What follows is a listing; give it again exactly, in its entirety.

────────────────────────────────────────

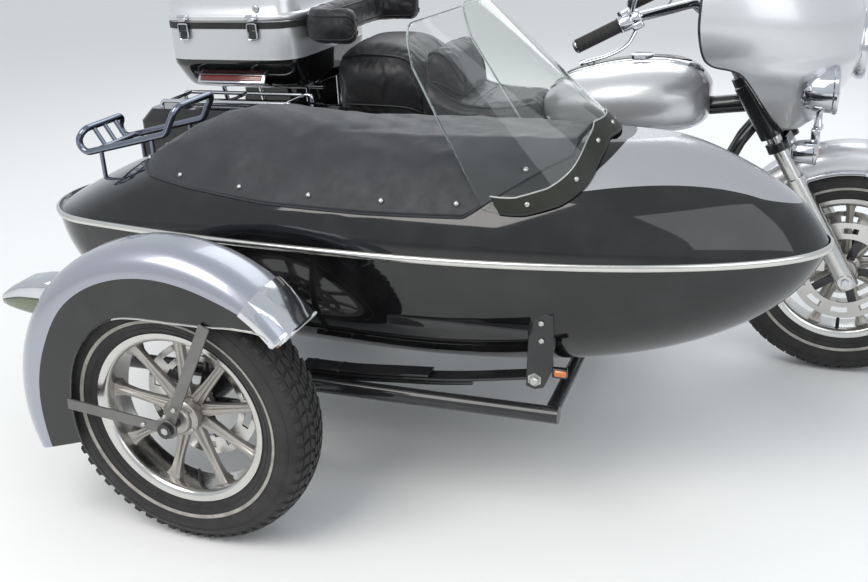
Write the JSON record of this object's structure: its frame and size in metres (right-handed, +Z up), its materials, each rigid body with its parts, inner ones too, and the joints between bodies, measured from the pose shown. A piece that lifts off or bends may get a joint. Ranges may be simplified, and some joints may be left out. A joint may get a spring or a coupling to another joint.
{
  "type": "motorcycle with sidecar",
  "caption": "Touring motorcycle in silver and black with a boat-shaped passenger sidecar on its right side, under a soft cover",
  "frame": {"origin": "middle of the outfit's footprint, on the ground", "axes": "+X forward, +Y to the rider's left, +Z up"},
  "size_m": [2.408, 1.8573, 1.49],
  "materials": {
    "tyre": "matt black rubber",
    "cast_wheel": "satin cast with a polished rim",
    "black_gloss": "gloss",
    "bright_trim": "polished",
    "black_vinyl": "soft coated cloth",
    "clear_sheet": "clear plastic sheet",
    "dark_strip": "dark strip",
    "chrome": "bright chrome",
    "silver_paint": "metallic silver gloss",
    "grey_steel": "dull grey",
    "black_frame": "satin black",
    "engine_silver": "satin cast",
    "red_lens": "red lens",
    "black_leather": "soft black",
    "trunk_black": "gloss black",
    "rubber_black": "matt black",
    "bright_fork": "polished",
    "matte_black": "matt black"
  },
  "bodies": {
    "machine": {"air_cleaner": "chrome", "backrest": "black_leather", "belt_trim": "bright_trim", "cylinders": "engine_silver", "engine_cases": "engine_silver", "engine_guard": "chrome", "exhaust": "chrome", "fender_stays": "grey_steel", "footboards": "rubber_black", "frame": "black_frame", "fuel_tank": "silver_paint", "leaf_springs": "black_frame", "luggage_rack": "chrome", "marker_lamps": "chrome", "rear_fender": "silver_paint", "saddlebag_left": "black_gloss", "saddlebag_right": "black_gloss", "seat": "black_leather", "shocks": "chrome", "side_covers": "silver_paint", "sidecar_deck": "black_gloss", "sidecar_fender": "silver_paint", "sidecar_frame": "black_frame", "sidecar_struts": "black_frame", "sidecar_tub": "black_gloss", "sidecar_windshield": "clear_sheet", "spring_brackets": "black_frame", "stand_bracket": "black_frame", "swingarm": "black_frame", "tail_lamps": "red_lens", "tank_console": "chrome", "tonneau_cover": "black_vinyl", "trunk_rack": "chrome", "trunk_tub": "trunk_black", "windshield_strip": "dark_strip"},
    "steering": {"fork": "bright_fork", "fork_clamps": "black_frame", "handlebar": "chrome", "grips": "rubber_black", "fairing": "silver_paint", "dash": "matte_black", "windscreen": "clear_sheet", "headlamp": "chrome", "front_lamps": "chrome", "mirrors": "chrome", "front_fender": "silver_paint"},
    "front_wheel_body": {"front_tyre": "tyre", "front_wheel": "cast_wheel"},
    "rear_wheel_body": {"rear_tyre": "tyre", "rear_wheel": "cast_wheel"},
    "sidecar_wheel_body": {"sidecar_tyre": "tyre", "sidecar_wheel": "cast_wheel"},
    "trunk_lid_body": {"trunk_lid": "silver_paint"},
    "saddlebag_lid_left_body": {"saddlebag_lid_left": "black_gloss", "lid_rails_left": "chrome"},
    "saddlebag_lid_right_body": {"saddlebag_lid_right": "black_gloss", "lid_rails_right": "chrome"},
    "side_stand_body": {"side_stand": "black_frame"}
  },
  "joints": [
    {"name": "steering", "type": "hinge", "parent": "machine", "child": "steering", "pos_m": [0.64581, 0.445, 0.8], "axis": [-0.4384, 0, 0.8988], "range_deg": [-30, 30]},
    {"name": "front_wheel_spin", "type": "hinge", "parent": "steering", "child": "front_wheel_body", "pos_m": [0.879, 0.445, 0.325], "axis": [0, 1, 0], "continuous": true},
    {"name": "rear_wheel_spin", "type": "hinge", "parent": "machine", "child": "rear_wheel_body", "pos_m": [-0.734, 0.445, 0.325], "axis": [0, 1, 0], "continuous": true},
    {"name": "sidecar_wheel_spin", "type": "hinge", "parent": "machine", "child": "sidecar_wheel_body", "pos_m": [-0.537, -0.825, 0.325], "axis": [0, 1, 0], "continuous": true},
    {"name": "trunk_lid_hinge", "type": "hinge", "parent": "machine", "child": "trunk_lid_body", "pos_m": [-0.926, 0.735, 1.058], "axis": [-1, 0, 0], "range_deg": [0, 95]},
    {"name": "saddlebag_lid_left_hinge", "type": "hinge", "parent": "machine", "child": "saddlebag_lid_left_body", "pos_m": [-0.785, 0.869, 0.739], "axis": [-1, 0, 0], "range_deg": [0, 75]},
    {"name": "saddlebag_lid_right_hinge", "type": "hinge", "parent": "machine", "child": "saddlebag_lid_right_body", "pos_m": [-0.785, 0.021, 0.739], "axis": [1, 0, 0], "range_deg": [0, 50]},
    {"name": "side_stand_hinge", "type": "hinge", "parent": "machine", "child": "side_stand_body", "pos_m": [-0.094, 0.585, 0.198], "axis": [0, -1, 0], "range_deg": [0, 70]}
  ]
}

────────────────────────────────────────

> **EXPECTED OUTPUT**
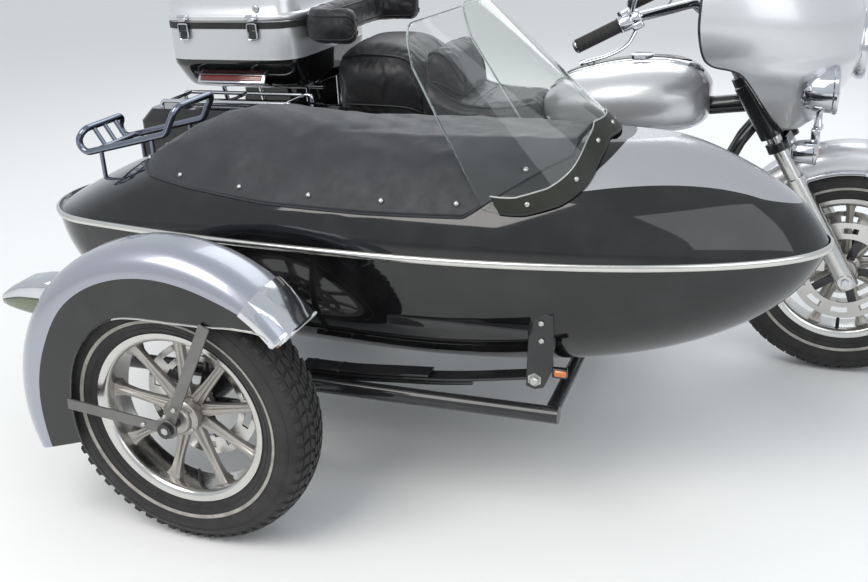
Write the JSON record of this object's structure: its frame and size in metres (right-handed, +Z up), its materials, each rigid body with its parts, inner ones too, and the joints between bodies, measured from the pose shown. A piece that lifts off or bends may get a joint. Ranges may be simplified, and some joints may be left out. A joint may get a spring or a coupling to another joint.
{
  "type": "motorcycle with sidecar",
  "caption": "Touring motorcycle in silver and black with a boat-shaped passenger sidecar on its right side, under a soft cover",
  "frame": {"origin": "middle of the outfit's footprint, on the ground", "axes": "+X forward, +Y to the rider's left, +Z up"},
  "size_m": [2.408, 1.8573, 1.49],
  "materials": {
    "tyre": "matt black rubber",
    "cast_wheel": "satin cast with a polished rim",
    "black_gloss": "gloss",
    "bright_trim": "polished",
    "black_vinyl": "soft coated cloth",
    "clear_sheet": "clear plastic sheet",
    "dark_strip": "dark strip",
    "chrome": "bright chrome",
    "silver_paint": "metallic silver gloss",
    "grey_steel": "dull grey",
    "black_frame": "satin black",
    "engine_silver": "satin cast",
    "red_lens": "red lens",
    "black_leather": "soft black",
    "trunk_black": "gloss black",
    "rubber_black": "matt black",
    "bright_fork": "polished",
    "matte_black": "matt black"
  },
  "bodies": {
    "machine": {"air_cleaner": "chrome", "backrest": "black_leather", "belt_trim": "bright_trim", "cylinders": "engine_silver", "engine_cases": "engine_silver", "engine_guard": "chrome", "exhaust": "chrome", "fender_stays": "grey_steel", "footboards": "rubber_black", "frame": "black_frame", "fuel_tank": "silver_paint", "leaf_springs": "black_frame", "luggage_rack": "chrome", "marker_lamps": "chrome", "rear_fender": "silver_paint", "saddlebag_left": "black_gloss", "saddlebag_right": "black_gloss", "seat": "black_leather", "shocks": "chrome", "side_covers": "silver_paint", "sidecar_deck": "black_gloss", "sidecar_fender": "silver_paint", "sidecar_frame": "black_frame", "sidecar_struts": "black_frame", "sidecar_tub": "black_gloss", "sidecar_windshield": "clear_sheet", "spring_brackets": "black_frame", "stand_bracket": "black_frame", "swingarm": "black_frame", "tail_lamps": "red_lens", "tank_console": "chrome", "tonneau_cover": "black_vinyl", "trunk_rack": "chrome", "trunk_tub": "trunk_black", "windshield_strip": "dark_strip"},
    "steering": {"fork": "bright_fork", "fork_clamps": "black_frame", "handlebar": "chrome", "grips": "rubber_black", "fairing": "silver_paint", "dash": "matte_black", "windscreen": "clear_sheet", "headlamp": "chrome", "front_lamps": "chrome", "mirrors": "chrome", "front_fender": "silver_paint"},
    "front_wheel_body": {"front_tyre": "tyre", "front_wheel": "cast_wheel"},
    "rear_wheel_body": {"rear_tyre": "tyre", "rear_wheel": "cast_wheel"},
    "sidecar_wheel_body": {"sidecar_tyre": "tyre", "sidecar_wheel": "cast_wheel"},
    "trunk_lid_body": {"trunk_lid": "silver_paint"},
    "saddlebag_lid_left_body": {"saddlebag_lid_left": "black_gloss", "lid_rails_left": "chrome"},
    "saddlebag_lid_right_body": {"saddlebag_lid_right": "black_gloss", "lid_rails_right": "chrome"},
    "side_stand_body": {"side_stand": "black_frame"}
  },
  "joints": [
    {"name": "steering", "type": "hinge", "parent": "machine", "child": "steering", "pos_m": [0.64581, 0.445, 0.8], "axis": [-0.4384, 0, 0.8988], "range_deg": [-30, 30]},
    {"name": "front_wheel_spin", "type": "hinge", "parent": "steering", "child": "front_wheel_body", "pos_m": [0.879, 0.445, 0.325], "axis": [0, 1, 0], "continuous": true},
    {"name": "rear_wheel_spin", "type": "hinge", "parent": "machine", "child": "rear_wheel_body", "pos_m": [-0.734, 0.445, 0.325], "axis": [0, 1, 0], "continuous": true},
    {"name": "sidecar_wheel_spin", "type": "hinge", "parent": "machine", "child": "sidecar_wheel_body", "pos_m": [-0.537, -0.825, 0.325], "axis": [0, 1, 0], "continuous": true},
    {"name": "trunk_lid_hinge", "type": "hinge", "parent": "machine", "child": "trunk_lid_body", "pos_m": [-0.926, 0.735, 1.058], "axis": [-1, 0, 0], "range_deg": [0, 95]},
    {"name": "saddlebag_lid_left_hinge", "type": "hinge", "parent": "machine", "child": "saddlebag_lid_left_body", "pos_m": [-0.785, 0.869, 0.739], "axis": [-1, 0, 0], "range_deg": [0, 75]},
    {"name": "saddlebag_lid_right_hinge", "type": "hinge", "parent": "machine", "child": "saddlebag_lid_right_body", "pos_m": [-0.785, 0.021, 0.739], "axis": [1, 0, 0], "range_deg": [0, 50]},
    {"name": "side_stand_hinge", "type": "hinge", "parent": "machine", "child": "side_stand_body", "pos_m": [-0.094, 0.585, 0.198], "axis": [0, -1, 0], "range_deg": [0, 70]}
  ]
}